いがらしみきお【ガンジョリ】
出版情報
いがらしみきおモダンホラー傑作選
『ガンジョリ』
・作者:いがらしみきお
・短編全4話
・発行所:小学舘
・2007年発行
・定価905円(税別)
集録作品
・ガンジョリ前編
・ガンジョリ後編
・観音哀歌(かんのんエレジー)前編
・観音哀歌(かんのんエレジー)後編
・みんなサイボー前編
・みんなサイボー後編
・ゆうた
作品ピックアップ
ガンジョリ
トオル、ヤマ、イチコ、マミの4人は、
車でスキーに向かう途中、突然降り出した大雪による渋滞にはまります。
まったく動く気配のない渋滞にイラ立っていると、
1台の軽トラックが列を離れるのが見えました。
地元民が抜け道へ向かうと思った4人は、同じく国道を抜けその後を追いましたが
トラックを見失い道に迷う中、あぜ道で『豚』を轢いてしまい
そのはずみで水路に脱輪して動けなくなります。
車の引き上げを助けてもらおうと住民を探して民家を回りますが空き家だらけ。
そんな中ようやく一人の老婆に出会いますが、豚を轢いてしまったことを伝えると・・
『なぬ?豚しいた?殺すたのが?殺すたのが?
豚はガンジョリ様のものだど。
おめら豚殺すたのがっ。ほんとぬ豚殺すたのがっ。
豚殺したらおめらもガンジョリ様ぬ殺されっと。』
![よっぱ](https://yoppablog.com/wp-content/uploads/2020/06/YY.png)
強烈な田舎弁のセリフが恐さをフルに煽っています。
そしてガンジョリ様はもちろん恐いけど、
この不条理がまかり通るド田舎の閉鎖された世界観がめちゃくちゃ恐いです。
ゆうた
噺家・花月亭六平の自宅に、
弟子入り志願の手紙と一本のテープが送られてくるところから話が始まります。
六平は真打になったもののパチンコ通いが止められず、
芸に身が入っていないと社長から発破をかけられていました。
そんなある日、親しい噺家師匠が自殺をします。
思い当たる節のない突然の死に誰もが驚きますが
棺を覗くと、亡骸の顔はなぜか満面の笑みをたたえていました。
別の日。
冒頭に届いていたあのテープを確認すると中身は演目『あくび指南』。
変哲もない素人芸に一通り聞いてテープを切ろうとしたのですが、
最後に何やら奇妙な音がするのです。
![男性](https://yoppablog.com/wp-content/uploads/2020/06/K.png)
なんだこりゃ・・・笑い声?
そして後日、またも噺家仲間が自殺をします。
しかも死に顔は先日の師匠同様に笑顔。。
その時、
突然の死に何か関係があるのではと自殺した噺家の妻が六平に手渡したもの、
それは六平も持っているあの弟子入り志願の手紙とテープだったのです。
![男性](https://yoppablog.com/wp-content/uploads/2020/06/K.png)

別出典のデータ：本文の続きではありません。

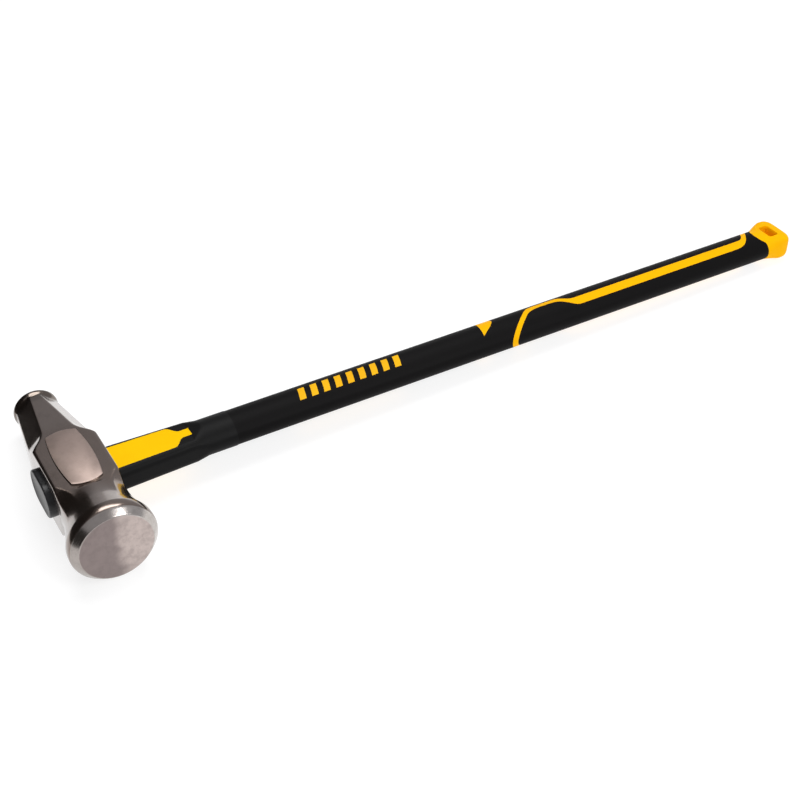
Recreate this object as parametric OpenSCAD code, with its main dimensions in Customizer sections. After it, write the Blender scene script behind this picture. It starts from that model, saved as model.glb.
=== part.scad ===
// Ten-pound sledgehammer: a forged head bonded to a glass-fibre rod, with a moulded handle.
// +X runs along the handle from the head to the butt, the large striking face looks to -Y, and the
// hammer lies on its side. The origin is the centre of the lower cheek pad.

/* [Head] */
// Width of the square block, along the handle
head_w = 62; // [56:1:74]
// Thickness of the block between the cheeks, without the pads
head_t = 60; // [54:1:72]
// Length of the square block, along the head
block_l = 84; // [78:2:104]
// Eye centre to the large striking face
near_reach = 101; // [96:1:124]
// Eye centre to the small face
far_reach = 125; // [104:1:150]
// Diameter of the large face's flange
near_d = 84; // [78:1:100]
// Diameter of the small face's flange
far_d = 45; // [40:1:54]

/* [Cheek pads] */
// Width of the ground pad, along the handle
pad_w = 30; // [25:1:36]
// Length of the ground pad at its corners
pad_l = 73; // [60:1:75]
// Height of the pad above the cheek
pad_rise = 1.5; // [0.8:0.1:3]

/* [Eye] */
// Width of the eye, across the handle
eye_w = 47; // [40:1:50]
// Height of the eye, between the cheeks
eye_t = 29; // [24:1:33]
// Width of the eye cap
cap_w = 54; // [51:1:66]
// Height of the eye cap
cap_t = 37; // [33:1:46]
// Thickness of the eye cap outside the head
cap_h = 6; // [4:0.5:10]

/* [Handle] */
// Eye centre to the end of the butt
reach = 857; // [700:1:1040]
// Width of the grip
grip_w = 41.6; // [38:0.4:50]
// Height of the grip
grip_t = 32; // [29:0.5:36]
// Width of the glass-fibre rod
rod_w = 26; // [21:1:31]
// Height of the glass-fibre rod
rod_t = 17; // [14:0.5:19]
// Thickness of the soft sleeve over the jacket
sleeve_wall = 2.8; // [1.6:0.2:3.4]

/* [Neck guard] */
// Width of the guard's flat neck
neck_w = 48; // [46:1:56]
// Height of the guard's flat neck
neck_t = 26.4; // [24:0.2:31]
// Wall of the guard at its neck
neck_wall = 2.2; // [1.4:0.2:3]
// Length of the guard
guard_l = 124; // [104:1:160]

/* [Butt] */
// Widest part of the butt
butt_w = 47; // [45:1:60]
// Thickest part of the butt
butt_t = 30; // [28:1:42]
// Length of the butt behind the tip of its tongue
butt_l = 42; // [40:1:60]
// Length of the hang hole, across the handle
hole_w = 21; // [14:1:26]
// Width of the hang hole, along the handle
hole_l = 12; // [8:1:16]

/* [Hidden] */
$fn = 96;
EPS = 0.01;
far = 400;                        // longer than any cut through the head or the handle

// Head
axis_z = head_t / 2 + pad_rise;   // height of the handle's axis over the lower pad
face_x = head_w / 2;
far_cut = 15;                     // how far the block's corners are cut back at the small end
near_cut = 11;                    // and at the large end
near_neck = 29;                   // radius of the neck where the flare starts
far_facet_x = 5.5;                // half width of the taper's top facet at the small end
far_rim = 5;
far_bevel = 1.6;
near_rim = 8;                     // straight rim of the large flange
near_bevel = 6.4;                 // bevel between the rim and the ground face
near_bevel_l = 7.5;
flare_bend = 1.15;                // 1 is a straight cone, more is a hollow flare
pad_end_bow = 4;
pad_side_bow = 3.4;

// Eye, cap and rod
plug_l = 6;                       // how deep the cap's plug goes into the eye
cap_edge = 1.5;                   // bevel round the cap's outer edge

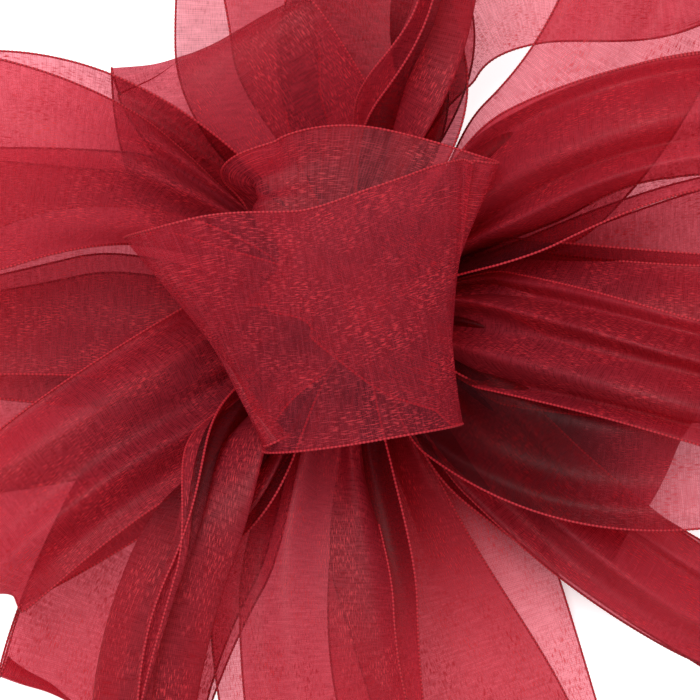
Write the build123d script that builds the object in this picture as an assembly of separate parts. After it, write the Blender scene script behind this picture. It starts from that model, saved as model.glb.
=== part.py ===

えっ、これ・・・オレんとこにも来てたよ!福ちゃんにも来てたの?!
・・・と言うことで、
私のイチ押し『ゆうた』。これ怖いですよ。
そして何度も繰り返し読みたくなる!
![よっぱ](https://yoppablog.com/wp-content/uploads/2020/06/YY.png)

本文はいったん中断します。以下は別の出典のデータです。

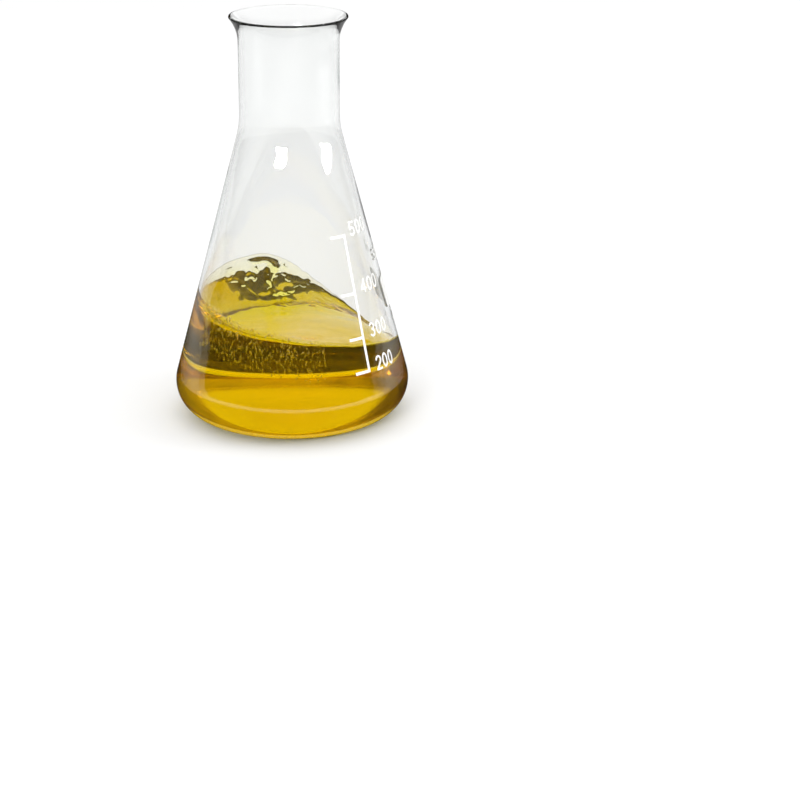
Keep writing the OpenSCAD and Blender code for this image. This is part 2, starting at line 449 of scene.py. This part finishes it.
def enamel_material():
    material, link, shader, add = node_material("enamel")
    shader.inputs["Roughness"].default_value = 0.35
    mottle = object_noise(link, add, 900, 4)
    tone = two_tone(link, add, mottle, (0.82, 0.82, 0.8), (0.95, 0.95, 0.93))
    link(tone, shader.inputs["Base Color"])
    grain = add("ShaderNodeBump", strength=0.3, distance=0.00005)
    link(object_noise(link, add, 2500, 2), grain.inputs["Height"])
    link(grain.outputs["Normal"], shader.inputs["Normal"])
    return material


def floor_material():
    material, link, shader, add = node_material("floor")
    shader.inputs["Specular IOR Level"].default_value = 0
    paper = object_noise(link, add, 3)
    link(two_tone(link, add, paper, (0.9, 0.9, 0.9), (0.92, 0.92, 0.92)), shader.inputs["Base Color"])
    return material


# ---------------------------------------------------------------- studio


def add_floor():
    half = 6.0
    gap = 0.0002
    mesh = bpy.data.meshes.new("floor")
    corners = [(-half, -half, -gap), (half, -half, -gap), (half, half, -gap), (-half, half, -gap)]
    mesh.from_pydata(corners, [], [(0, 1, 2, 3)])
    mesh.materials.append(floor_material())
    floor = bpy.data.objects.new("floor", mesh)
    bpy.context.scene.collection.objects.link(floor)


def add_light(name, az, elevation, roll, size, power):
    """A flat elliptical lamp that faces the shoulder, turned about its own axis by roll degrees."""
    distance = 0.9
    target = Vector((0, 0, 0.12))
    lamp = bpy.data.lights.new(name, "AREA")
    lamp.shape = "ELLIPSE"
    lamp.size, lamp.size_y = size
    lamp.energy = power
    light = bpy.data.objects.new(name, lamp)
    a, e = math.radians(az), math.radians(elevation)
    away = Vector((math.sin(a) * math.cos(e), -math.cos(a) * math.cos(e), math.sin(e)))
    light.location = target + away * distance
    light.rotation_mode = "QUATERNION"
    light.rotation_quaternion = Quaternion(away, math.radians(roll)) @ away.to_track_quat("Z", "Y")
    light.visible_camera = False
    bpy.context.scene.collection.objects.link(light)


def add_card(name, points, material, glossy, transmission):
    """A flat card that the camera, the floor and the shadows never see, only the light in the glass."""
    mesh = bpy.data.meshes.new(name)
    mesh.from_pydata(points, [], [range(len(points))])
    mesh.materials.append(material)
    card = bpy.data.objects.new(name, mesh)
    bpy.context.scene.collection.objects.link(card)
    card.visible_camera = card.visible_diffuse = card.visible_shadow = False
    card.visible_glossy = glossy
    card.visible_transmission = transmission


def disc(r, y, z):
    """A disc of radius r on the floor, its middle a little behind the foot's by y."""
    turns = [2 * math.pi * i / 96 for i in range(96)]
    return [(r * math.cos(a), y + r * math.sin(a), z) for a in turns]


def card_material(name, dark, light, low, high):
    """Matt paper that is dark up to a distance low from the foot and lighter from high on, in metres."""
    material, link, shader, add = node_material(name)
    shader.inputs["Specular IOR Level"].default_value = 0
    place = add("ShaderNodeTexCoord")
    away = add("ShaderNodeVectorMath", operation="LENGTH")
    link(place.outputs["Object"], away.inputs[0])
    link(two_tone(link, add, away.outputs["Value"], dark, light, low, high), shader.inputs["Base Color"])
    return material


def add_cards():
    """A dark mat as on a shaker, a dark horizon, and a glow for the light that a real haze scatters."""
    black, grey = (0.02, 0.018, 0.016), (0.4, 0.4, 0.4)
    mat_z = -0.00015
    mat = card_material("mat", black, black, 0.1, 0.2)
    add_card("mat", disc(0.125, 0, mat_z), mat, False, True)
    mirrored = card_material("mirrored", black, grey, 0.15, 0.35)
    add_card("mat_mirrored", disc(1.0, 0, mat_z), mirrored, True, False)
    count, far, top = 48, 1.0, 0.42
    for i in range(count):
        a0, a1 = (2 * math.pi * k / count for k in (i, i + 1))
        low = [(far * math.sin(a), far * math.cos(a), 0) for a in (a0, a1)]
        high = [(x, y, top) for x, y, _ in low[::-1]]
        add_card(f"horizon_{i}", low + high, mat, True, False)
    material, link, shader, add = node_material("glow")
    shader.inputs["Base Color"].default_value = (0, 0, 0, 1)
    shader.inputs["Emission Color"].default_value = (1, 0.97, 0.9, 1)
    shader.inputs["Emission Strength"].default_value = 0.85
    add_card("glow", disc(0.054, 0.01, -0.0001), material, False, True)


def add_world():
    """A white studio, dark low down except behind the flask, so that the glass mirrors no haze."""
    world = bpy.data.worlds.new("studio")
    world.use_nodes = True
    tree = world.node_tree
    direction = tree.nodes.new("ShaderNodeTexCoord")
    parts = tree.nodes.new("ShaderNodeSeparateXYZ")
    tree.links.new(direction.outputs["Generated"], parts.inputs["Vector"])

    def step(socket, low, high, low_value, high_value):
        node = tree.nodes.new("ShaderNodeMapRange")
        node.interpolation_type = "SMOOTHSTEP"
        node.inputs["From Min"].default_value = low
        node.inputs["From Max"].default_value = high
        node.inputs["To Min"].default_value = low_value
        node.inputs["To Max"].default_value = high_value
        tree.links.new(socket, node.inputs["Value"])
        return node.outputs["Result"]

    not_behind = step(parts.outputs["Y"], 0.45, 0.95, 0.95, 0.0)
    low_down = step(parts.outputs["Z"], 0.2, 0.55, 1.0, 0.0)
    dark = tree.nodes.new("ShaderNodeMath")
    dark.operation = "MULTIPLY"
    tree.links.new(not_behind, dark.inputs[0])
    tree.links.new(low_down, dark.inputs[1])
    background = tree.nodes["Background"]
    background.inputs["Color"].default_value = (1, 1, 1, 1)
    tree.links.new(step(dark.outputs[0], 0.0, 1.0, 1.2, 0.0), background.inputs["Strength"])
    bpy.context.scene.world = world


def add_camera():
    pitch, roll = 0.344, 0.005
    camera_data = bpy.data.cameras.new("camera")
    camera_data.sensor_width = 36
    camera_data.lens = 105.4
    camera_data.clip_start, camera_data.clip_end = 0.01, 50
    camera = bpy.data.objects.new("camera", camera_data)
    turn = Matrix.Rotation(math.pi / 2 - pitch, 4, "X") @ Matrix.Rotation(roll, 4, "Z")
    camera.matrix_world = Matrix.Translation((0.0489, -1.0049, 0.3642)) @ turn
    bpy.context.scene.collection.objects.link(camera)
    bpy.context.scene.camera = camera


# ---------------------------------------------------------------- build

glass = glass_body(glass_material())
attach(glass, "vessel")
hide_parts("glass_vessel")

medium = medium_body(medium_material())
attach(medium, "medium")
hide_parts("culture_medium")

enamel = enamel_material()
for row in frame["record"]["subparts"]:
    if row["material_slot"] == "enamel":
        node = frame["nodes"][row["node"]]
        node.data.materials.clear()
        node.data.materials.append(enamel)

add_floor()
add_world()
add_light("key", -15.8, 15.33, 3, (0.375, 0.015), 3)
add_light("right", 87, 8.67, -7, (0.5, 0.034), 3)
add_cards()
add_camera()
bpy.context.scene.view_settings.view_transform = "Standard"
light_paths = bpy.context.scene.cycles
light_paths.max_bounces = 40
light_paths.transmission_bounces = 40
light_paths.glossy_bounces = 40
light_paths.diffuse_bounces = 4
light_paths.volume_bounces = 4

これなんか『世にも奇妙な物語』にうってつけだけどなあ!やってくんないかなあ!
しかしタイトルがなぜ『ゆうた』なのかが、結局分からずじまいで気になります。
昭和の漫画は定価380円
私の中で漫画はイコール古本です。
多くは昔、譲ってもらったり、古本屋で一冊100円程度で集めた為、
大体1000円前後、ちょっとした作品集だと2000円を軽く超えてしまう現在の漫画は、
私の感覚ではかなり高いのです。
気になったものは余さずさっさとレジに持って行く、そんな大人買いはとてもできません。

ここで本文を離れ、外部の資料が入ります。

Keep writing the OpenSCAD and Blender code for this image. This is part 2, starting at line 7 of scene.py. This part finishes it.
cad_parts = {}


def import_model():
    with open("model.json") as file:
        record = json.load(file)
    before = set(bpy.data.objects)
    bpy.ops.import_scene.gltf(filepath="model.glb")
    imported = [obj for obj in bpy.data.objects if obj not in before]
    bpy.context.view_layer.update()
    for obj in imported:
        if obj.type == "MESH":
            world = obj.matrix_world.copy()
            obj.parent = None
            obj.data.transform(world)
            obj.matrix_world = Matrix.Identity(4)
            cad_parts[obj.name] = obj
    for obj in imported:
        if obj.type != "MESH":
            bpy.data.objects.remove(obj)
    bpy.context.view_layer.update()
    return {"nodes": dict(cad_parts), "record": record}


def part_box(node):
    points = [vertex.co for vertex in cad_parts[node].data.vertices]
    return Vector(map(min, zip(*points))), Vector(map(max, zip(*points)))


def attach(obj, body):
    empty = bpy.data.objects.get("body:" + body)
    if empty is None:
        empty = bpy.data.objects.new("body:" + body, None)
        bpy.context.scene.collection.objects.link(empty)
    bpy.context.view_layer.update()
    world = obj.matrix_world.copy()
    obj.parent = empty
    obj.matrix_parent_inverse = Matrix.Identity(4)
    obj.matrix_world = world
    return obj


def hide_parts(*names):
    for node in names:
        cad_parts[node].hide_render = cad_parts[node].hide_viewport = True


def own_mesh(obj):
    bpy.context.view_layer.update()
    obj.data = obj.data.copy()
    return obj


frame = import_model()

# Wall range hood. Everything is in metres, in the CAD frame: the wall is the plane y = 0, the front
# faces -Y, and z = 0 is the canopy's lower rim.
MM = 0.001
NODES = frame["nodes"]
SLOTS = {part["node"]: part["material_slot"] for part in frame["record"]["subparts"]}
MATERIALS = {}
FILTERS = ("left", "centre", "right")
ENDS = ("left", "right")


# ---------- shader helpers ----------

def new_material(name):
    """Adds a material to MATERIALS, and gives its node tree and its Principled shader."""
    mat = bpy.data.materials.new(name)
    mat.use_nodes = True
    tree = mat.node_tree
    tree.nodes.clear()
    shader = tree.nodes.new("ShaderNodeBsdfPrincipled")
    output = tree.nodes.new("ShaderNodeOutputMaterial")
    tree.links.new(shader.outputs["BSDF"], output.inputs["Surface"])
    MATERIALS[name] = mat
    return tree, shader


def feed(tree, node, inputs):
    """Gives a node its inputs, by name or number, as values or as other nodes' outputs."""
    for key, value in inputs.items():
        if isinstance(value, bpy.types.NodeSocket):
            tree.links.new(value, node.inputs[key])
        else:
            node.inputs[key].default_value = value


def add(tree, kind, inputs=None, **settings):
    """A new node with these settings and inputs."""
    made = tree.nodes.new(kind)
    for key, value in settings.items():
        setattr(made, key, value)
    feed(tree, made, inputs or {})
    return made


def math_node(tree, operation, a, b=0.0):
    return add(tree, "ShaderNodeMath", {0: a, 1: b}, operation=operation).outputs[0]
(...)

カバーデザインと帯キャプションを何度も見直し、悩みに悩んで購入します。
それでも結果失敗しBOOKOFFに売るというパターンは減らず、
先日もタイトル買いした漫画にこっぴどくやられ、
![よっぱ](https://yoppablog.com/wp-content/uploads/2020/06/YY.png)
もったいない!もうやめた!
と思っていた矢先。久しぶりに当たりでした♪この「ガンジョリ様」。
「いがらしみきおさん」本来ギャグ漫画家なんだそうですが、
他にもこの手の作品があったら読んでみたいです。